Recently I had the incredible fortune of facilitating a Theatre of the Oppressed institute for teenagers. Working with young people is a particular joy of mine, especially with their capacity to reach for concepts usually reserved for academics. I’ve been studying Theatre of the Oppressed for years, participating in workshops and master classes. But explaining my views on theatre to these young people, I learned that Theatre of the Oppressed provides a great (and simple) model for improving the theatre community at large and reversing many of its inherent injustices. What is Theatre of the Oppressed, you ask? I should start at the beginning.
Pedagogy of the Oppressed, the landmark work by Brazilian educator Paolo Freire, was first published in 1968. It is the the work credited with jumpstarting the critical pedagogy movement, a movement which would question the assumptions of not only the content of our educational system, but also the very techniques used. Among other conjectures, the book argues that the way we teach and what we teach (and therefore how and what we learn) is the reflection of a colonial history. In turn, those educational modes colonize the minds of the oppressed. This was highly relevant to Freire, who understood the experience of many Brazilians as continuing to represent the racial and economic structures of Portuguese colonization. The book is a courageous and radical criticism of the oppression inherent to society in Brazil, and around the world. So challenging were the ideas within that “most totalitarian states—risked cruel punishment, including imprisonment, if they were caught reading Pedagogy of the Oppressed.”

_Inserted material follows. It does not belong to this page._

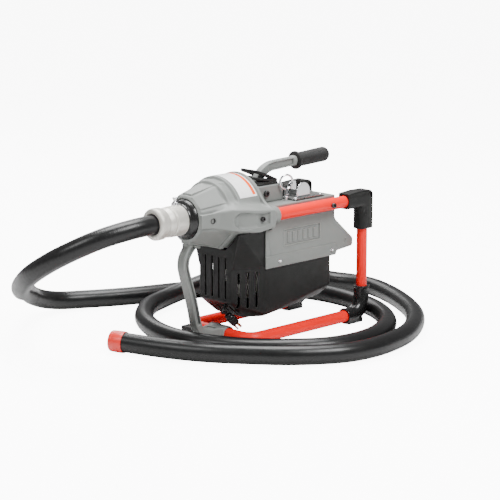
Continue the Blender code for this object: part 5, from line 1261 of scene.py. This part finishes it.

But perhaps the greatest contribution that Freire made was the notion that the most effective way to counteract oppression in education was to stop treating students like empty piggy banks waiting to be filled, or like the teacup in the zen koan. Rather, he opined, learners should participate in the creation of knowledge. They should have agency in what it is that they learn, so that they cannot be forced to swallow ideas that would lead them to believe that they are lesser than others, or somehow deserving of oppression. This is the idea that Brazilian theatre artist Augusto Boal used to develop the Theatre of the Oppressed, which, more than an international organization or ideology, is a collection of techniques and perspectives that aim to bring this idea to theatrical practice.